The story is well-known: Vastly wealthy Memphis couple Leigh Anne and Sean Tuohy (Sandra Bullock and Tim McGraw) are wildly wealthy conservative Christians with a hugely successful Taco Bell franchise and memberships with the NRA. One cold rainy night, they take in wondering homeless black teen Michael Oher (Quinton Aaron). The boy has never had a true family, a sit-down holiday dinner or even a bed to sleep in. This family is a savior. He needs them. They grow to need him, too.

This story kicks every “rich Republicans are racists” cliché in the teeth. Without a “tsk-tsk” to be heard. And folks like these aren’t normal Hollywood movie fare. Even as a proud liberal, I know the conservative Christian class of America is vastly, wholly underserved by the entertainment community. No wonder the film, directed by feel-good master John Lee Hancock, was a smash hit Oscar winner.

But I digress. Because of the Tuohys’ fortune and compassion, Oher is able to remain at a solid school, obtain a personal study tutor, play high school football and work his way toward college. University, of course, leads to the NFL’s Ravens. (If this is a spoiler, than I welcome you to Planet Earth.)

But it’s equally impossible for me to love “Blind Side.” The screenplay always, without exception, goes for cute, sweet or funny. Even during a major automobile crash. I get it, it’s a movie. An uplifting, “life is beautiful” Hollywood movie lost from the 1950s. But having a skinny-ass 8-year-old white boy running a 300-pound-plus black teen through football scenarios and calisthenics may be LOL funny and aww-so-sweet to some. I found it just damn icky as hell. And I don’t care if everyone swears its fact. It's bull. Throughout, Oher’s character is sidelined for such hi-jinks. Why? This is his story.

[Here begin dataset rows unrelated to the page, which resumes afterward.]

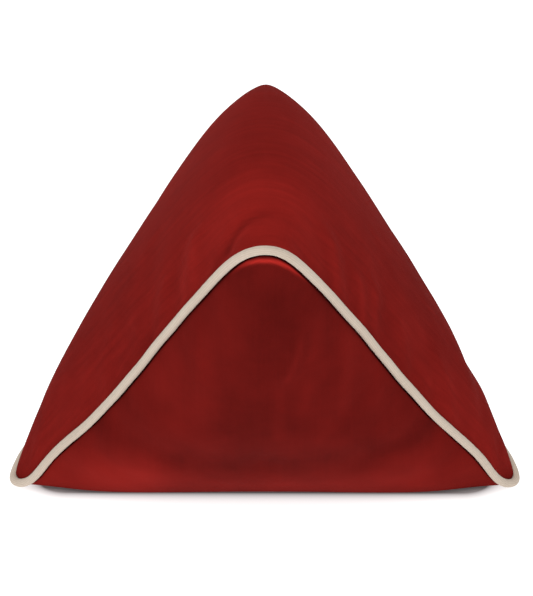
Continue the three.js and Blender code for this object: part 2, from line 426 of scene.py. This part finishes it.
def piping_route():
    """Centre points of the piping, the directions away from the seam, and its length."""
    p, q = seam_border(ROUTE_STEPS // 2)
    seam = placed("top", p, q)
    core = (placed("top", p * CORE, q * CORE) + placed("base", p * CORE, q * CORE)) / 2
    outward = seam - core
    outward = outward / np.linalg.norm(outward, axis=-1, keepdims=True)
    points = seam + outward * PIPING_OUT
    points[:, 2] -= FAR_TUCK * np.exp(-((HALF * (2 - p - q) / TUCK_REACH) ** 2))
    points[:, 2] = np.hypot(points[:, 2], FLOOR_CLEARANCE)
    return evenly_spaced(points, outward)


def headings():
    """The piping's direction at each step of its route."""
    ahead = np.roll(route, -1, 0) - np.roll(route, 1, 0)
    return ahead / np.linalg.norm(ahead, axis=-1, keepdims=True)


route, route_out, route_length = piping_route()
print("piping", round(route_length, 3), "m round the seam")

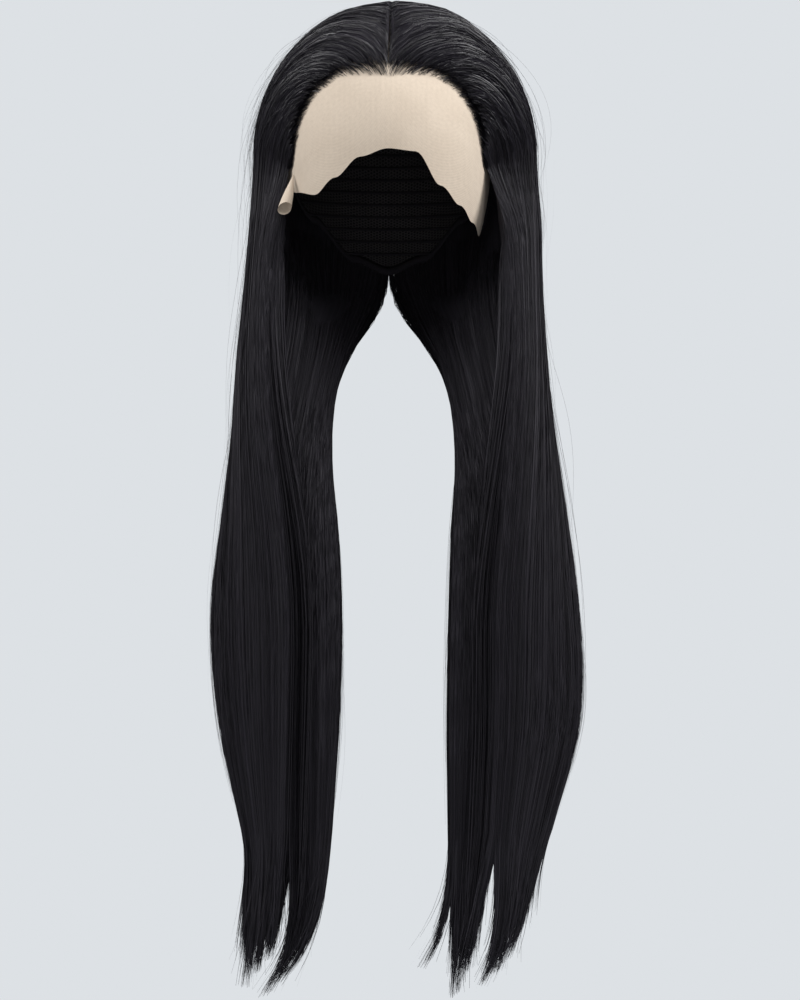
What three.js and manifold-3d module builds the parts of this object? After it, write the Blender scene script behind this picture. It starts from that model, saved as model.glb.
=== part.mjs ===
// A long straight lace front wig with a centre parting, in millimetres, +Z up, as it is worn.
// The origin is the crown of the head hollow. The wig faces -Y, and +X is the viewer's right.
import * as THREE from "three";
import { mergeVertices } from "three/addons/utils/BufferGeometryUtils.js";
import Module from "manifold-3d";

const wasm = await Module();
wasm.setup();

// Head hollow that the cap fits
const head_width = 154;
const head_length = 194;
const head_crown = 105; // from the crown down to the level where the head is widest
const head_face_drop = 140; // from that level down to the pole of the front half
const head_nape_drop = 125; // the same at the back, where the head tucks in to the neck

// Lace and cap
const lace_wall = 1.0;
const cap_wall = 1.4;
const lace_depth = 79; // from the forehead back to the seam where the cap begins
const cap_nape_drop = 190; // from the crown to the cap's lowest edge, at the nape
const piece_gap = 0.4; // between neighbouring pieces

// Rolled end of the lace tab before the wearer's right ear
const tab_azimuth = 62; // degrees from straight ahead
const tab_drop = 134; // from the crown to where the tab leaves the head
const tab_width = 21;
const tab_flare = 6; // how far it stands off before it rolls up
const tab_height = 15;
const tab_sag = 2; // its middle hangs this much below its ends
const tab_roll_radius = 3.2;
const tab_roll_turn = 240; // degrees that the end is rolled through

// Hair on the head
const hairline_drop = 53; // from the crown to the hairline above the forehead
const temple_drop = 118; // from the crown to where the side hair leaves the head
const hair_top = 9; // height of the hair above the crown
const hair_side = 27; // thickness of the hair over the ears
const hair_back = 18; // thickness of the hair behind the head
const hair_lean = 5; // the hair sits this much to the viewer's right
const ear_azimuth = 98; // degrees from straight ahead to where front and back hair meet
const parting_tilt = 35; // degrees behind straight up to where the parting ends
const crown_rise = 0.3; // share of the way down the head where the hair is thick again
const front_rise = 0.4; // share of the way from the hairline to the ear, likewise
const hair_edge = 1.6; // thickness of the hair at the hairline
const parting_rise = 0.65; // share of the hair's thickness that is left along the parting
const lock_relief = 1.5; // depth of the furrows between locks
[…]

Bullock is truly a hoot to watch. She commands the screen as a headstrong woman with the tenacity and will power of a runaway train, who wears boutique clothing to the projects, pistol in purse. Did she deserve the Oscar? Ehhh. No. But you can’t deny it’s a good show she puts on. The real Lynette Twohy apparently is just as thrillingly alive. McGraw, wisely, ducks and covers and just smiles as the husband.